Commentaires du mis en cause
Mme Christine
Bourjade Radmanovich fait d’abord valoir que la plainte de M. Girard ne la surprend
pas puisque ce dernier désire tout contrôler et livre une lutte sans merci à
tous ceux et celles qu’il trouve en travers de son chemin.
Concernant
l’éditorial mis en cause, Mme Radmanovich indique que toutes les informations
publiées dans celui-ci sont bien documentées. Elle ajoute qu’elle ne peut
fournir des détails précis sur la façon dont elle a obtenu certaines
informations afin de ne pas compromettre ses sources. Elle soumet cependant, à
titre d’exemple, quelques parties de documents sur lesquels elle a appuyé
certains faits et commentaires exposés dans son éditorial et qui viennent
contredire les allégations du plaignant (frais de représentation, abattage de
deux arbres sur sa propriété, communiqué anonyme, déclarations concernant la
réalisation de certains projets culturels et économiques, etc.).
Mme Radmanovich
souligne qu’il existe un climat politique bien particulier à Saint-Lambert.
Afin d’illustrer celui qui a prévalu entre 1992 et 1994, elle mentionne qu’elle
a fait l’objet à plus d’une reprise de menaces verbales de la part de M.

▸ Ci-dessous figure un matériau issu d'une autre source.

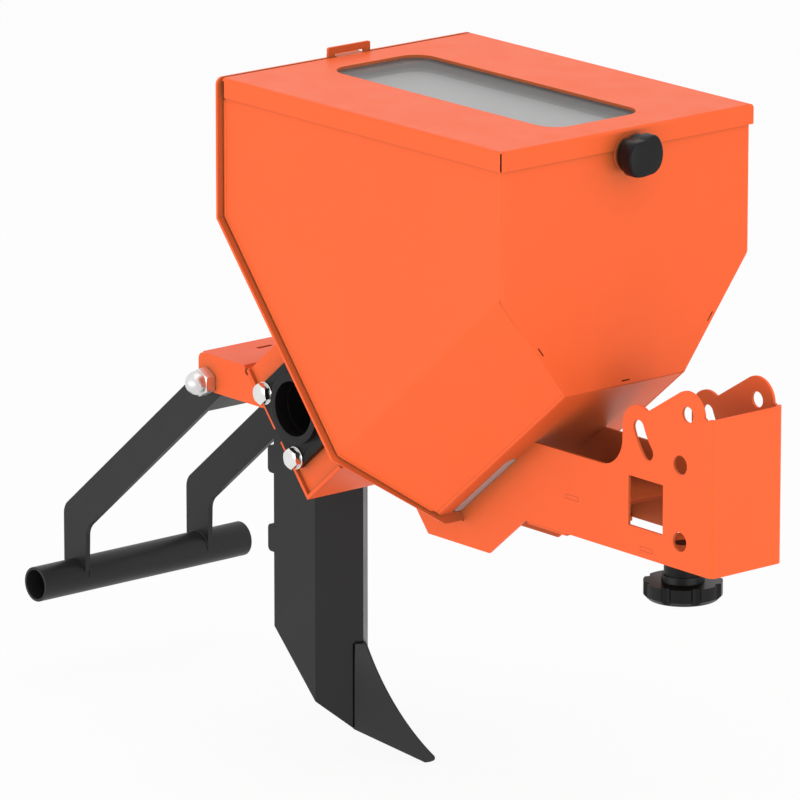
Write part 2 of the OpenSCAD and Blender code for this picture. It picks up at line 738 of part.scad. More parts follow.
// Bolt through the tail box's side and the arm, with a dome nut outside and a nut inside
module pivot_bolt_right() {
  color(zinc) translate([-pivot_x, 0, -pivot_z]) {
    rotate([90, 0, 0]) translate([0, 0, arm_y - arm_t - 12])
      cylinder(h = bracket_w / 2 - arm_y + arm_t + 13, d = pivot_d);
    translate([0, -bracket_w / 2, 0]) rotate([90, 0, 0]) {
      cylinder(h = 1.5, d = 30);
      hex(26, 13);
      cylinder(h = 16, d = 24);
      translate([0, 0, 15]) sphere(d = 24 - slip);
    }
    translate([0, -arm_y + arm_t + 12, 0]) rotate([90, 0, 0]) hex(24, 11.5);
  }
}
module pivot_bolt_left() {
  mirror([0, 1, 0]) pivot_bolt_right();
}
knee_z = -tube_dz + arm_end_h;
knee_a = atan2(-knee_z, tube_dx);
// Arm's outline about the pivot: a slanted run, a rounded knee and an upright end
module arm_outline() {
  p = [-sin(knee_a) * arm_w / 2, cos(knee_a) * arm_w / 2];
  x1 = -tube_dx - arm_end_w / 2 - 1.5;
  x2 = x1 + arm_end_w;
  circle(arm_w / 2 - slip);
  polygon(rounded([
    [p[0], p[1], 0], [x1, p[1] + (x1 - p[0]) * tan(knee_a), 10], [x1, -tube_dz, 0], [x2, -tube_dz, 0],
    [x2, -p[1] + (x2 + p[0]) * tan(knee_a), 9], [-p[0], -p[1], 0]
  ]));
}
module drag_arm_right() {
  color(black) translate([-pivot_x, 0, -pivot_z]) difference() {
    xz(-arm_y, -arm_y + arm_t) arm_outline();
    translate([0, -arm_y + arm_t + 1, 0]) rotate([90, 0, 0])
      cylinder(h = arm_t + 2, d = pivot_d + 2 * pin_gap);
    translate([-tube_dx, -arm_y + arm_t + 1, -tube_dz]) rotate([90, 0, 0])
      cylinder(h = arm_t + 2, d = tube_d);
  }
}
module drag_arm_left() {
  mirror([0, 1, 0]) drag_arm_right();
}
module drag_brace() {
  w = 2 * (arm_y - arm_t);
  color(black) translate([-pivot_x, 0, -pivot_z]) rotate([0, -knee_a, 0])
    translate([-37, -w / 2, -arm_w / 2]) cube([52, w, 5]);
}
module drag_tube() {
  color(black) translate([-pivot_x - tube_dx, tube_len / 2, -pivot_z - tube_dz]) rotate([90, 0, 0])
    difference() {
      cylinder(h = tube_len, d = tube_d);
      translate([0, 0, -1]) cylinder(h = tube_len + 2, d = tube_d - 2 * tube_wall);
    }
}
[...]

Girard. Elle relate également certains événements de même nature survenus entre
M. Girard et d’autres personnes de la communauté.
A l’affirmation
du plaignant selon laquelle elle mènerait un opération de salissage à son
endroit, Mme Radmanovich rétorque que c’est surtout sa famille et elle-même qui
ont eu droit, grâce à une publication concurrente, à une campagne de
dénigrement aussi imaginative que destructrice de personnalité. En regard de la
présente plainte, Mme Radmanovich remarque que M. Girard est un politicien «qui
d’une part blâme les médias pour tout, mais veut aussi les contrôler afin de
satisfaire ses ambitions personnelles».
Analyse
Le Conseil rejette la plainte parce que Mme Christine Bourjade Radmanovich était en droit, dans le cadre d’un éditorial, d’exprimer ses critiques et de faire valoir ses points de vue sur les faits et gestes des candidats à l’élection municipale de Saint-Lambert, dont ceux du plaignant, maire sortant et candidat à la mairie. Même si elle pose un regard défavorable sur certains faits et gestes politiques du plaignant, le Conseil ne peut donc reprocher à Mme Radmanovich les affirmations qui relèvent de l’expression d’opinions.

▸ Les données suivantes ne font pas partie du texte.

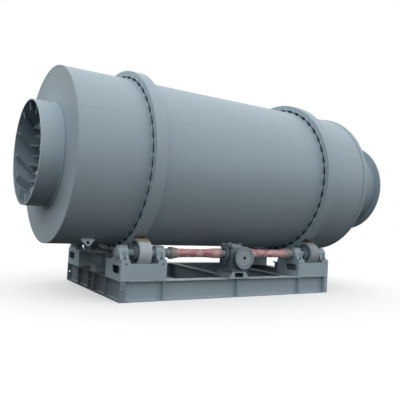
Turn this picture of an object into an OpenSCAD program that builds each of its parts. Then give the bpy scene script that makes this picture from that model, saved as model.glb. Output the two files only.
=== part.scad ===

Pour ce qui est des affirmations dont le plaignant conteste la véracité, le Conseil n’est pas en mesure, devant les versions contradictoires des parties et en l’absence d’informations suffisantes, de trancher sur cet aspect de la plainte. Le tribunal d’honneur du Conseil rappelle que le plaignant doit fournir les éléments à l’appui de sa plainte.

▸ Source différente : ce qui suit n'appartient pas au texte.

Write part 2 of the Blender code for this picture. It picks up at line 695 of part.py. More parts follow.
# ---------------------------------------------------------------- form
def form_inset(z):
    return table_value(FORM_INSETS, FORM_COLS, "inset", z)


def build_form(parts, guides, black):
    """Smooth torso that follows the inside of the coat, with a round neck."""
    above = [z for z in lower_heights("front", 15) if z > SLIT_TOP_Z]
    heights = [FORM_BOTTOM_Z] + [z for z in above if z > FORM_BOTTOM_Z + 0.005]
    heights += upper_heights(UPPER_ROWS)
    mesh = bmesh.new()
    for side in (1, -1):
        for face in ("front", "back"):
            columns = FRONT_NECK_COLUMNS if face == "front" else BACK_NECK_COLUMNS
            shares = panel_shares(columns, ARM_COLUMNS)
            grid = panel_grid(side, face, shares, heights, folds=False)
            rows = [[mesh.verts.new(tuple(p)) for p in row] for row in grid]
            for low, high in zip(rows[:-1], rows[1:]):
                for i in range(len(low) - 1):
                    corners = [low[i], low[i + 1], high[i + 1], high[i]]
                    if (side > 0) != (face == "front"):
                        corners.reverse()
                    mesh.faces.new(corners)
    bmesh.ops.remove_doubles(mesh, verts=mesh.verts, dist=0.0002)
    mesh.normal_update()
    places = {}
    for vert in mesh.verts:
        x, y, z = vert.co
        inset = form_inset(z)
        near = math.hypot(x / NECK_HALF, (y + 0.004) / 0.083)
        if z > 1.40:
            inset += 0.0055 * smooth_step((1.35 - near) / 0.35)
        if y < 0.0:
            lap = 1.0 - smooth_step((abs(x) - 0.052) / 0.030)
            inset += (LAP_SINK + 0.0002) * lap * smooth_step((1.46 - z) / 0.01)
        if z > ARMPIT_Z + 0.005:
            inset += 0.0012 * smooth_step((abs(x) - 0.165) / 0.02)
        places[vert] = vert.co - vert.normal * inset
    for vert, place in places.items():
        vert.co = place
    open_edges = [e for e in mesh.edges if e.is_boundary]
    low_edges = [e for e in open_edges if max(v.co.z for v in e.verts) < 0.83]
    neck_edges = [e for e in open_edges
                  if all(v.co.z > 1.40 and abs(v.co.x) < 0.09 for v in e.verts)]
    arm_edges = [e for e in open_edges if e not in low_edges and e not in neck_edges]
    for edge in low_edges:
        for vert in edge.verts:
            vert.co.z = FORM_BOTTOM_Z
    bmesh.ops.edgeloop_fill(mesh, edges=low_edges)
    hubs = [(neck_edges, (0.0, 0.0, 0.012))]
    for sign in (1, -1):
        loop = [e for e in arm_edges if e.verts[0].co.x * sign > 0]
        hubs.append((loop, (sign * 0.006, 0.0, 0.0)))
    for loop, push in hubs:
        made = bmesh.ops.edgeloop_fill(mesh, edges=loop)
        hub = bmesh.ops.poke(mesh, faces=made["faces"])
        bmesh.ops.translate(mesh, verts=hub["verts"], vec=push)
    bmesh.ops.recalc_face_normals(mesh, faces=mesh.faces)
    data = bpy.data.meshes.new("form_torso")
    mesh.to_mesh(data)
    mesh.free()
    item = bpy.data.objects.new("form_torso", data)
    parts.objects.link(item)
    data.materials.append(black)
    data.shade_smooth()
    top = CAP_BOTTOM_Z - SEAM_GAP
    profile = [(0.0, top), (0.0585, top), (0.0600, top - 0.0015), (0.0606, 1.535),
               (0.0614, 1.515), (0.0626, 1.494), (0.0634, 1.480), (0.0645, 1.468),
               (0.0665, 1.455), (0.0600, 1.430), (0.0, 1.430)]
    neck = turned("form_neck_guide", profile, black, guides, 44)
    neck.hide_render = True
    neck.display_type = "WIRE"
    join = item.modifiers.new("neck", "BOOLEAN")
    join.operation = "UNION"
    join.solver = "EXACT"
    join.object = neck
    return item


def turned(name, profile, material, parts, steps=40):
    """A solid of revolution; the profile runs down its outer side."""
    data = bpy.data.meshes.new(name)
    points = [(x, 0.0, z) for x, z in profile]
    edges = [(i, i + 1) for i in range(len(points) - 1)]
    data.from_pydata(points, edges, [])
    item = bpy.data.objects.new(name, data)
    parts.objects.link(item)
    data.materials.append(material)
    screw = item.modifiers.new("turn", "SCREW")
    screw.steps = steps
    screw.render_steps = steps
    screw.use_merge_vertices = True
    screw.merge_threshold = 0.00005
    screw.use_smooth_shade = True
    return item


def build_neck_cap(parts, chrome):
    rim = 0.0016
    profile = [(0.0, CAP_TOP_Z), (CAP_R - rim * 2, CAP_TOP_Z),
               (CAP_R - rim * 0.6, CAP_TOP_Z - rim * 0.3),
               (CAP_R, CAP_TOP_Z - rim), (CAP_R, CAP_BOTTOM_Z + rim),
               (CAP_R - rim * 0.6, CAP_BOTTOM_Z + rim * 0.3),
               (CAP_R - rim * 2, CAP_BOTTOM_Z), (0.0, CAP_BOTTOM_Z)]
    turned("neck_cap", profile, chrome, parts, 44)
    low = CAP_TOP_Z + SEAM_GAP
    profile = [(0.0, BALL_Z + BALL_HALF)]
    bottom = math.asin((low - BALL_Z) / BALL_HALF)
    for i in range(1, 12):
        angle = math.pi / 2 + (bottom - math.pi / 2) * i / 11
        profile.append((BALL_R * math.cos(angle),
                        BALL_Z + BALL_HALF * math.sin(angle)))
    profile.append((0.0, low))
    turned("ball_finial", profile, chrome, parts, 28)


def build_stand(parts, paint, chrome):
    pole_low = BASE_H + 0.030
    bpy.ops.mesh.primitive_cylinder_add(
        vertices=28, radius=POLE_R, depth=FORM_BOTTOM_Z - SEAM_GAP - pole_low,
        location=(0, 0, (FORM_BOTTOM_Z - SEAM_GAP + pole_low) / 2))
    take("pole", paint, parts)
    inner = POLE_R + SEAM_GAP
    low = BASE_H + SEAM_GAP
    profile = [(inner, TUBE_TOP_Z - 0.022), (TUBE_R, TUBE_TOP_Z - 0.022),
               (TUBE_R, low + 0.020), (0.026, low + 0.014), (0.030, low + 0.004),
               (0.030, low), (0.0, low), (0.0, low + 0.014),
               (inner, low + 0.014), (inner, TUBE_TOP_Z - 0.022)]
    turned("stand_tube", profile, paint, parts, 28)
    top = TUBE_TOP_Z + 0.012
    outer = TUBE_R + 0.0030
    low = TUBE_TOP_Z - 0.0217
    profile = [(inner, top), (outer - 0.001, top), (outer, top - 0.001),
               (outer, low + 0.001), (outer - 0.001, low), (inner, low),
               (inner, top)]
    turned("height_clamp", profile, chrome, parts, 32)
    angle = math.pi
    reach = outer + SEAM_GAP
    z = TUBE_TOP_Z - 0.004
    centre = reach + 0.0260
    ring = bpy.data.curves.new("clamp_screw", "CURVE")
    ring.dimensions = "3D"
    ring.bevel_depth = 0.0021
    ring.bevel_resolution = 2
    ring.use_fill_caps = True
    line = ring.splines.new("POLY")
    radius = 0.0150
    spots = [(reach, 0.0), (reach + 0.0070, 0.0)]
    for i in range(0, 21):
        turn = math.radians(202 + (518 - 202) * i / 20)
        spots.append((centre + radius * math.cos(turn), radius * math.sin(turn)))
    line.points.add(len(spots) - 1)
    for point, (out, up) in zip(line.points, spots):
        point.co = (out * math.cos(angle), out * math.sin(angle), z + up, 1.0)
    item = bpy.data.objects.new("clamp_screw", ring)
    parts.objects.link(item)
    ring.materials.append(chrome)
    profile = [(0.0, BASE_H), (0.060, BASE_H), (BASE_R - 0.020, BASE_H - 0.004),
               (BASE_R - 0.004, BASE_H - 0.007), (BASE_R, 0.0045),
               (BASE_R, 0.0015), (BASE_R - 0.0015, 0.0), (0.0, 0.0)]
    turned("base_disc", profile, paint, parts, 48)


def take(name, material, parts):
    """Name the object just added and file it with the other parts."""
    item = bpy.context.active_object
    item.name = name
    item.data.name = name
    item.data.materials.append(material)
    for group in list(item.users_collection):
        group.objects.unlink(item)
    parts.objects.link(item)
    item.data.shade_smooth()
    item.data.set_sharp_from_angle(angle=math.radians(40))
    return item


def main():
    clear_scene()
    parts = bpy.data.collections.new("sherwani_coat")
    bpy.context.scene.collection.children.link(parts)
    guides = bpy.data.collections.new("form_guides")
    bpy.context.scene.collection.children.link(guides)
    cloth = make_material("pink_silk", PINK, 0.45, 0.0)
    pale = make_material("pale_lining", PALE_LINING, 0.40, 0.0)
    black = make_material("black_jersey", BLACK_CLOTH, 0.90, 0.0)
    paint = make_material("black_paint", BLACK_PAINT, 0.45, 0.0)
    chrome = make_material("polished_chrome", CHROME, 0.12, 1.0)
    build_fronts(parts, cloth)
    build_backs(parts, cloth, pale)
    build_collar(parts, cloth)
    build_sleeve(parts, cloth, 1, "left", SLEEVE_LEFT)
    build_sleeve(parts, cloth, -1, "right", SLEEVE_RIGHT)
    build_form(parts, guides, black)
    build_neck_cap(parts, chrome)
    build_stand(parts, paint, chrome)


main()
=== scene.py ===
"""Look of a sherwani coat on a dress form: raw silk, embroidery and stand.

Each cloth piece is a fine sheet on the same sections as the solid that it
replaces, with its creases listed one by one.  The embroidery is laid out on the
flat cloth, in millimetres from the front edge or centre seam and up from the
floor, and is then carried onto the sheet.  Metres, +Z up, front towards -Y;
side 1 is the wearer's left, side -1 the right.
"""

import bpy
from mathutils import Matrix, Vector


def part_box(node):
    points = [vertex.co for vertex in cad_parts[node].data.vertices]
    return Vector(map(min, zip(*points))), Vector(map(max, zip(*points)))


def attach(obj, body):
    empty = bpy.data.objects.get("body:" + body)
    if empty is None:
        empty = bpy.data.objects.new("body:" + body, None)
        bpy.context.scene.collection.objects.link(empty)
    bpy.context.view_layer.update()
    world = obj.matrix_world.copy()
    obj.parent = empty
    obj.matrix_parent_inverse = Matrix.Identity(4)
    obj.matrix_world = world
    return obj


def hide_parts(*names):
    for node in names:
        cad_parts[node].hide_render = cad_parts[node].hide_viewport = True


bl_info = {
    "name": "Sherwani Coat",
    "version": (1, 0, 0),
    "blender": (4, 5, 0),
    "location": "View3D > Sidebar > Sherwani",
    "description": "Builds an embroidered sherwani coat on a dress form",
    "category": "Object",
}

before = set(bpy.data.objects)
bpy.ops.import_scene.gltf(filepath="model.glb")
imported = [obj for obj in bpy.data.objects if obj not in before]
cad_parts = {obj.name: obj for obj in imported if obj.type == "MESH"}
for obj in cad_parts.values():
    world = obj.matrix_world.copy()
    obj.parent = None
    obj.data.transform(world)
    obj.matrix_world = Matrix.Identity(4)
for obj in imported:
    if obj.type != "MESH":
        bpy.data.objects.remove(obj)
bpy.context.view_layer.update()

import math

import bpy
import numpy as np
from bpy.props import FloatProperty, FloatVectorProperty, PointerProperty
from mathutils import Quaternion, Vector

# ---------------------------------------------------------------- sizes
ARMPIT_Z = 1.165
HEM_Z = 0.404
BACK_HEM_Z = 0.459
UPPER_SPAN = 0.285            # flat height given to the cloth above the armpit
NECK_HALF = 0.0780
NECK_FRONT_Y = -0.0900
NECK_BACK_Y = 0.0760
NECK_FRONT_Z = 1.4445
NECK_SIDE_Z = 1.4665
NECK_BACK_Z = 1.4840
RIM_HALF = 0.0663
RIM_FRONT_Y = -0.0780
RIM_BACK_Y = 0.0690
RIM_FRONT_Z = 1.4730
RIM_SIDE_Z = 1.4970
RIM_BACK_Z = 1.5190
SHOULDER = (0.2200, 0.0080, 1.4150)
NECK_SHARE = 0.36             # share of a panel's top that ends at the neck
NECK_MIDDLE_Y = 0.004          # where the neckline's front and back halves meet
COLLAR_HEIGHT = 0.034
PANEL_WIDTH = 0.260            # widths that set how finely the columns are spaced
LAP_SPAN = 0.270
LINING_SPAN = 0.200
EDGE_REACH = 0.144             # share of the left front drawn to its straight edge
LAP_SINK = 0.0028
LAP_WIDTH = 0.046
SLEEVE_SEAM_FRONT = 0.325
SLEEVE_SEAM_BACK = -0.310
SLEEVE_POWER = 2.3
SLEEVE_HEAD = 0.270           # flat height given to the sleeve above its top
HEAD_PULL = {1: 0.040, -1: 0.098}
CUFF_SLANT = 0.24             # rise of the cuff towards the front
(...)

Le Conseil rejette aussi la plainte selon laquelle Mme Radmanovich met en doute le jugement qui a été rendu par la Cour du Québec au terme de son procès pour infraction à la loi électorale en 1990. Le fait qu’elle fasse référence à ce procès dans son éditorial ne signifie pas qu’elle met en doute le jugement de non-culpabilité qui a été rendu.